He argued that God exists not only in the intellect but also in reality - Something that can be thought to be greater than something existing only in the mind and that something than which nothing greater can be conceived therefore does not just exist in the intellect.
In other words, Something is greater if it exists in reality, rather than in the mind. E.g. A real twenty-pound note is greater than one thousand imaginary twenty pound notes. If God is the greatest thing imaginable, He must exist, for if he didn't, you could imagine something greater - something with all his qualities that did actually exist.
Anselm said that existence is a necessary part of the idea of God. Factual necessity implies that is impossible for things to be as they are if God didn't exist. Therefore it is actually not possible for there to be no God. God is a necessary being, and a necessary being cannot NOT exist. Also, a being that possesses necessary existence will always be greater than a contingent being, which may or may not have existed.
Descartes developed Anselm's argument, but he defines God as,.
"A supremely perfect being.".
Descartes began by doubting everything, including truths that he had already previously accepted to be true. He wouldn't accept empirical evidence to prove something true. He believed that our senses could deceive us. What we think we are experiencing, could be a dream or an hallucination or false experience, caused by a, "malicious demon.".

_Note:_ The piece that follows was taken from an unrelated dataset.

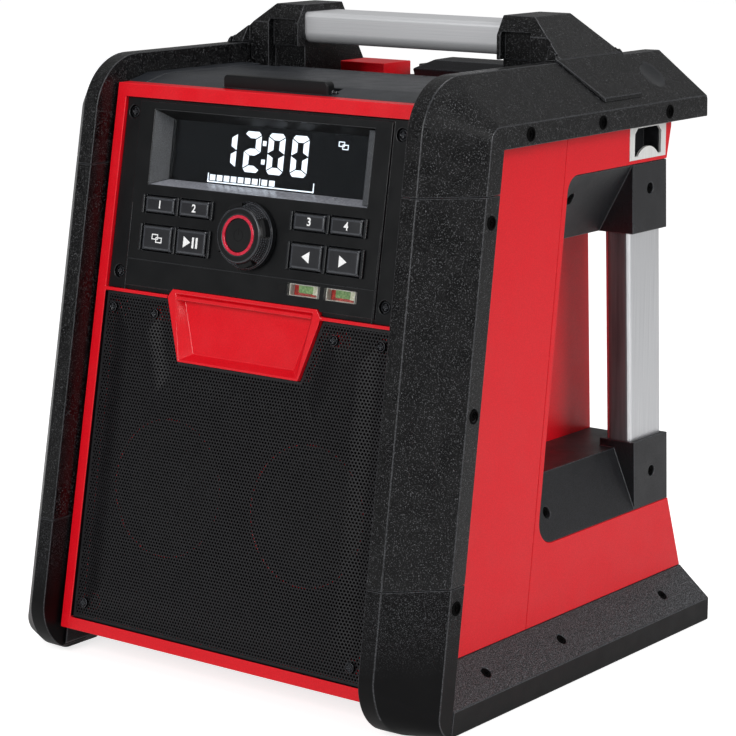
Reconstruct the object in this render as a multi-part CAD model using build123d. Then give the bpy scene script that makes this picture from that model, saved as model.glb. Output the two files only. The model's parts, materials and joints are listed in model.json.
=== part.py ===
"""Jobsite radio: front and rear shells, rubber bumpers, tube handles, hinged lid, keys and knob.

Frame: X to the right, Y from front to back, Z up, in millimetres.  The origin is on the floor,
under the middle of the object.  The control panel and grille share one leaning plane; on it, u runs
along X, v runs up the plane from the floor and n stands out of it towards the user.
"""
from build123d import *
from math import cos, radians, sin, tan
import os

# ------------------------------------------------------------------ driving sizes
WIDTH = 359.0                  # over the feet
DEPTH = 357.0                  # toe of the bumpers to the back of the base
RAIL_Z = 410.0                 # crown of the bumpers
PANEL_LEAN = 9.6               # lean of the front, degrees from upright
REAR_LEAN = 2.8                # lean of the back, degrees from upright
FIT = 0.3                      # gap between neighbouring mouldings
RUNNING = 0.05                 # radial clearance of a pin in its bore
WALL = 3.0                     # housing wall

# bumpers
SPLAY = 1.0                    # outward lean of the bumpers towards the floor, degrees
STRIP = 11.8                   # width of the flat crown strip
BEVEL = 31.0                   # size of the 45 degree bevel
FLANGE = 14.5                  # width of the outer band
BUMPER_PROUD = 18.5            # how far the crown stands in front of the panel plane
BUMPER_WALL = 4.0
CORNER_RADIUS = 41.0           # upper front corner
TOE_RADIUS = 36.0              # lower front corner, at the ridge
TOE_OUTER_RADIUS = 16.0        # and at the outer edge of the bevel
TOE_CHAMFER = 4.5              # lower inner edge
RAIL_LENGTH = 232.9            # straight part of the top rail
LOWER_SPLIT_Z = 97.1           # parting lines of the bumper
UPPER_SPLIT_Z = 337.7
DIMPLE_R = 11.8                # round dimple in the upper bevel
DIMPLE_DIP = 2.2
DIMPLE_RUN = 13.8              # its centre, out from the ridge
DIMPLE_DEPTH = 289.5           # its centre, behind the foot of the panel

# base
GROUND_GAP = 0.8               # the rubber feet stand this far proud
BAND_Z = 17.0                  # top of the vertical foot band
STRIP_Z = 37.5                 # top of the sloped foot strip
BASE_FLOOR = 3.5
BASE_RIB = 5.0
PAD_RADIUS = 13.0
PAD_POCKET = 2.5
TRAY_SETBACK = 60.0            # the middle of the base starts this far behind the panel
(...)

His doubt of everything included doubt of his own existence. He decided that the only certainty was doubt itself.
He realised that the only thing he couldn't doubt were his own thoughts. Even if he was dreaming, he was still thinking. Even if he didn't really have a body, he was still thinking.
He famously said,.
"I think, therefore I am.".
Descartes had proved his own existence, but not of the outside world. In order to do so, he said that he needed to prove the existence of God.